Entre la experiencia y el sentido Por Edmundo Paz Soldán
Conocí al periodista y escritor José Andrés Rojo en la Residencia de Estudiantes en Madrid a fines de los 90. Hablaba en un español muy madrileño, pero, para mi sorpresa, me contó que había nacido en La Paz en 1958 y había vivido en Bolivia hasta los 13 años. No solo eso: también me enteré de que era nieto del general republicano Vicente Rojo, que fue durante mucho tiempo profesor de la Escuela de Comando y Estado Mayor en Cochabamba; mi abuelo alguna vez me había contado que Rojo era el mejor profesor que tuvo en su vida. De José Andrés, en ese primer encuentro, recuerdo su interés porque le contara cosas de Bolivia: ese lado de su identidad jamás se extinguiría.
Rojo, que en 2006 ganó el prestigioso premio Comillas por la biografía Vicente Rojo, retrato de un general, ha publicado hace poco su primera novela, Camino a Trinidad (Pretextos, 2016; Plural, 2017).

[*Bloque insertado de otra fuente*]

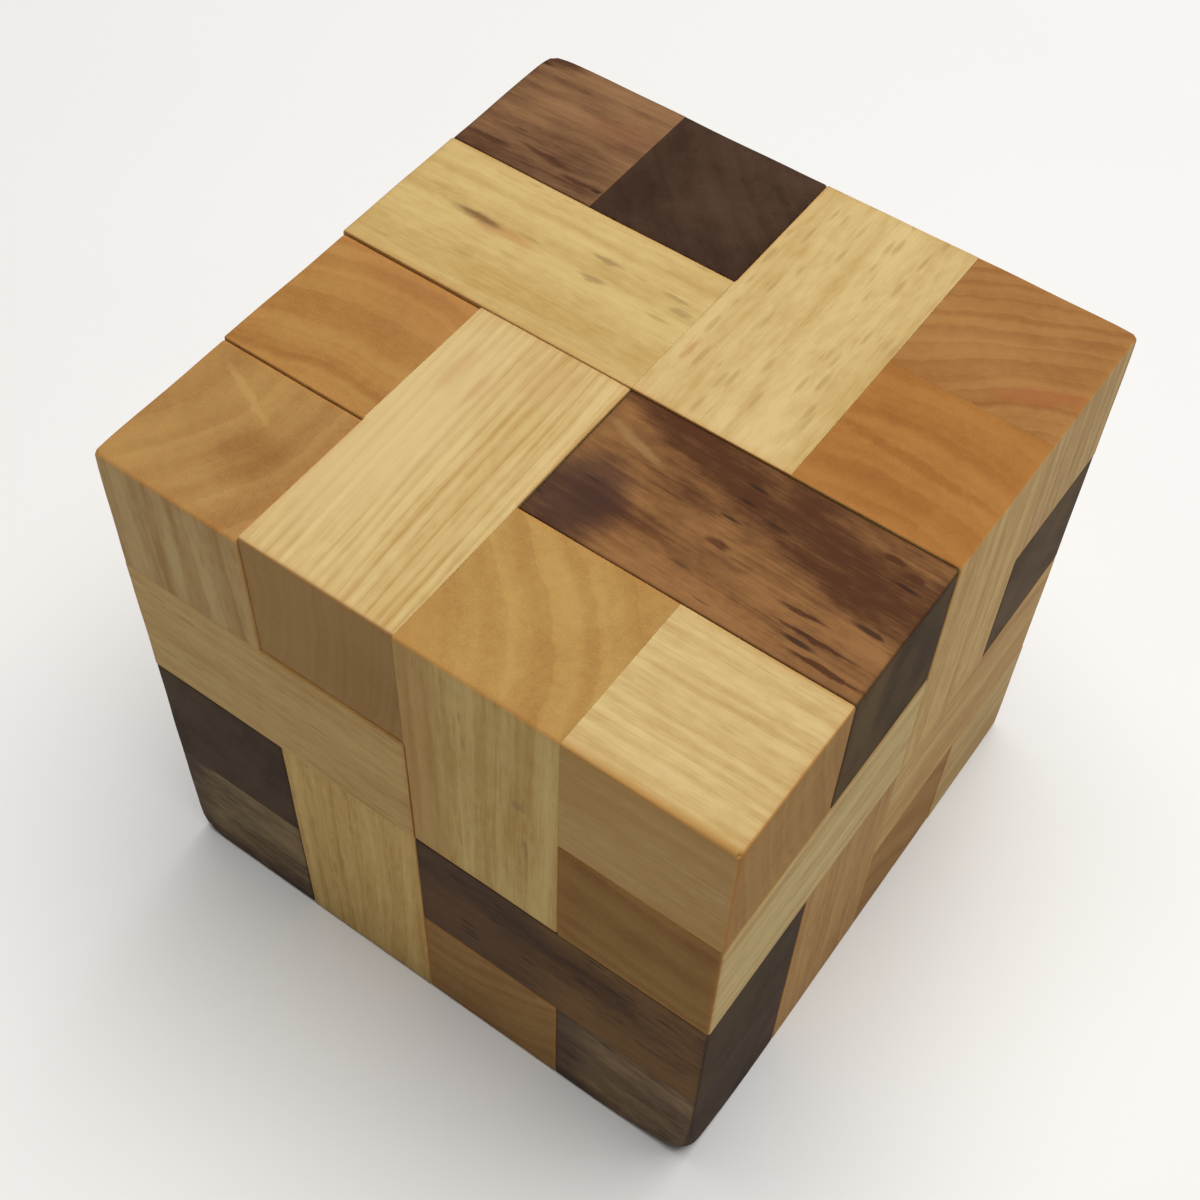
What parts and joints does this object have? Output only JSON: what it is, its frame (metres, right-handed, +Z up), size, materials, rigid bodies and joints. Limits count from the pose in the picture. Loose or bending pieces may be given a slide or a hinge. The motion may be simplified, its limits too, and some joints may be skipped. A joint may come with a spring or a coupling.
{
  "type": "interlocking cube puzzle",
  "caption": "Wooden interlocking cube puzzle of pale and brown glued blocks, whose pieces slide apart one after another along the cube's axes.",
  "frame": {"origin": "centre of the closed cube's bottom face, on the surface it stands on", "axes": "+Z up, -Y towards the front (one of the two upright faces in the picture), +X towards the right side (the other)"},
  "size_m": [0.072, 0.072, 0.072],
  "materials": {
    "pale_wood": "fine-sanded pale close-grained hardwood with a thin satin finish; long grain pale yellow, end grain orange-brown",
    "brown_wood": "fine-sanded open-pored brown hardwood with a thin satin finish; long grain mid-brown, end grain very dark"
  },
  "bodies": {
    "base_piece": {"back_bottom_stick": "pale_wood", "back_left_stick": "pale_wood", "bottom_back_stick": "pale_wood", "bottom_back_right_corner": "pale_wood", "bottom_back_left_corner": "pale_wood"},
    "right_piece": {"right_back_stick": "pale_wood", "right_bottom_stick": "pale_wood", "bottom_front_stick": "pale_wood", "bottom_right_stick": "pale_wood"},
    "front_piece": {"front_right_stick": "brown_wood", "left_front_stick": "brown_wood", "bottom_left_stick": "brown_wood", "bottom_front_left_corner": "brown_wood", "bottom_front_right_corner": "brown_wood", "bottom_front_left_core": "brown_wood", "bottom_front_right_core": "brown_wood", "bottom_back_right_core": "brown_wood"},
    "left_piece": {"front_left_stick": "pale_wood", "front_bottom_stick": "pale_wood", "left_bottom_stick": "pale_wood", "top_front_left_corner": "pale_wood", "top_front_left_core": "pale_wood", "bottom_back_left_core": "pale_wood", "top_back_left_core": "pale_wood"},
    "ring_piece": {"top_front_stick": "pale_wood", "front_top_stick": "pale_wood", "left_top_stick": "pale_wood", "left_back_stick": "pale_wood", "top_front_right_corner": "pale_wood"},
    "back_top_piece": {"top_right_stick": "brown_wood", "back_top_stick": "brown_wood", "back_right_stick": "brown_wood", "top_back_left_corner": "brown_wood", "top_front_right_core": "brown_wood", "top_back_right_core": "brown_wood"},
    "key_piece": {"top_left_stick": "pale_wood", "top_back_stick": "pale_wood", "right_front_stick": "pale_wood", "right_top_stick": "pale_wood", "top_back_right_corner": "pale_wood"}
  },
  "joints": [
    {"name": "right_piece_lift", "type": "slide", "parent": "base_piece", "child": "right_piece", "axis": [0, 0, 1], "range_m": [0, 0.036]},
    {"name": "front_piece_slide", "type": "slide", "parent": "right_piece", "child": "front_piece", "axis": [0, -1, 0], "range_m": [0, 0.072]},
    {"name": "left_piece_lift", "type": "slide", "parent": "front_piece", "child": "left_piece", "axis": [0, 0, 1], "range_m": [0, 0.036]},
    {"name": "ring_piece_lift", "type": "slide", "parent": "left_piece", "child": "ring_piece", "axis": [0, 0, 1], "range_m": [0, 0.036]},
    {"name": "back_top_piece_slide", "type": "slide", "parent": "ring_piece", "child": "back_top_piece", "axis": [0, 1, 0], "range_m": [0, 0.072]},
    {"name": "key_piece_slide", "type": "slide", "parent": "back_top_piece", "child": "key_piece", "axis": [1, 0, 0], "range_m": [0, 0.072]}
  ]
}
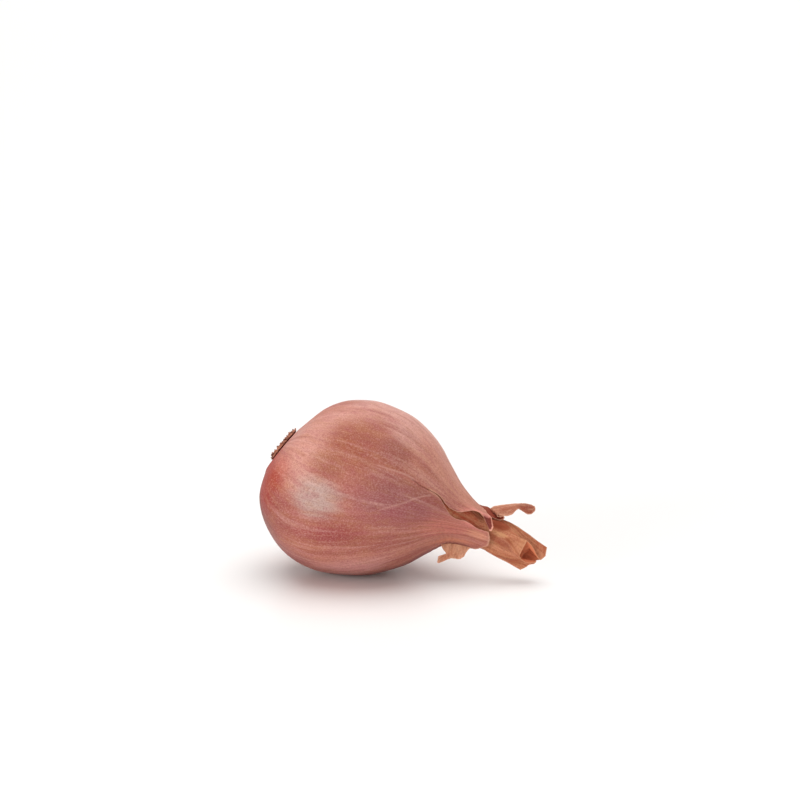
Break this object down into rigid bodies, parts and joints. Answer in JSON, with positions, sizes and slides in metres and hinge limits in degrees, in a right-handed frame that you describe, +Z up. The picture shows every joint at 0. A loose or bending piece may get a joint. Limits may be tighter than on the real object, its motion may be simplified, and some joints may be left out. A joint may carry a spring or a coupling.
{
  "type": "shallot",
  "caption": "Whole shallot lying on its side: plump papery bulb, torn dry neck with an open sheath and a curled strip, and a dried root plate.",
  "frame": {"origin": "centre of the small flat spot that the bulb rests on", "axes": "+X towards the dried neck, +Z up, -Y towards the side with the tear in the skin"},
  "size_m": [0.0755, 0.045, 0.0447],
  "materials": {
    "outer_skin": "satin",
    "inner_skin": "matte",
    "curled_skin": "matte",
    "dried_root": "matte"
  },
  "bodies": {
    "root": {"bulb": "outer_skin", "neck_sheath": "inner_skin", "curled_strip": "curled_skin", "root_plate": "dried_root"}
  },
  "joints": []
}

No sorprende que este relato evocativo y melancólico, escrito con una prosa firme y llena de textura, esté ambientado en Bolivia y se encuentre a medio camino entre la ficción y la memoria; de hecho, la novela toma la forma de una suerte de memoria, en la que el narrador recuerda —y a veces también le cuesta recordar— ciertos acontecimientos fundamentales de su vida conectados con el país en el que nació: el regreso a la Bolivia de Banzer en los últimos años de la dictadura para iniciar un viaje a Trinidad por río (proyecto tan revolucionario como ingenuo) y otro regreso, 30 años después, para intentar entender qué había pasado con aquel adolescente que alguna vez fue el narrador, y con esos amigos que compartieron sus sueños inspirados por el Che y la guerrilla de Teoponte: “Nos deslizábamos escuchando el monocorde ruido del motor y mirando siempre esa línea recta de la maleza y luego el cielo y, seguramente, teníamos la íntima convicción de que el puerto de Trinidad nos estaba esperando la revolución. Nos íbamos a subir en ella para liquidar el viejo orden: un día una nueva aurora nos anunciaría el prodigio”. En Rojo, el desplazamiento geográfico —los regresos a Bolivia, el viaje en río que evoca algunas páginas de La casa verde y otros de Corazón de tinieblas— es también un desplazamiento temporal: se está viajando siempre al pasado para entender el presente.
A ratos el impulso por recordarlo todo le gana al narrador, sobre todo para bien, como cuando sus palabras convocan al gran personaje que es el tío Pepe —un abogado que se dedica al periodismo, lee todo lo que cae en sus manos y discute de alta geopolítica con diplomáticos—, pero entra también un capítulo dedicado a la abuela peruana, llegada a Bolivia después de la guerra del Pacífico y la toma de Tacna por los chilenos: es el capítulo más costumbrista, quizás el menos necesario para los ritmos internos de la narrativa, pues hace que se pierda un poco de tensión. Pero esos son detalles menores: el gran logro de Camino a Trinidad es que la misma forma del relato remite a la forma que toma la memoria, que avanza a saltos, que es fragmentaria, que no se acuerda bien de todo: “Conforme pasaba el tiempo, lo que había sucedido cuando viajé con Nicolás por el río camino a Trinidad ya empezaba a borrarse, si es que no se había borrado del todo, y me estaba dando cuenta de que ya le ponía a la memoria elementos ficticios”.
El narrador quiere reconstruir su historia, e incluso se obsesiona con contarnos de esas lecturas de adolescente que lo marcaron en el viaje en río —desde Los condenados de la tierra, de Fanon, hasta el Así habló Zaratustra de Nietzsche—, pero lo que enseña la novela al fin es que nuestro aprendizaje sentimental es más bien deshilachado, un mensaje secreto que tarda mucho en revelarse, si es que se revela. “Tuvimos la experiencia pero no captamos el significado / Y el acercamiento al significado restaura la experiencia”, escribió T. S. Eliot en Cuatro cuartetos. Estos versos identifican muy bien el lúcido proyecto de José Andrés Rojo en Camino a Trinidad.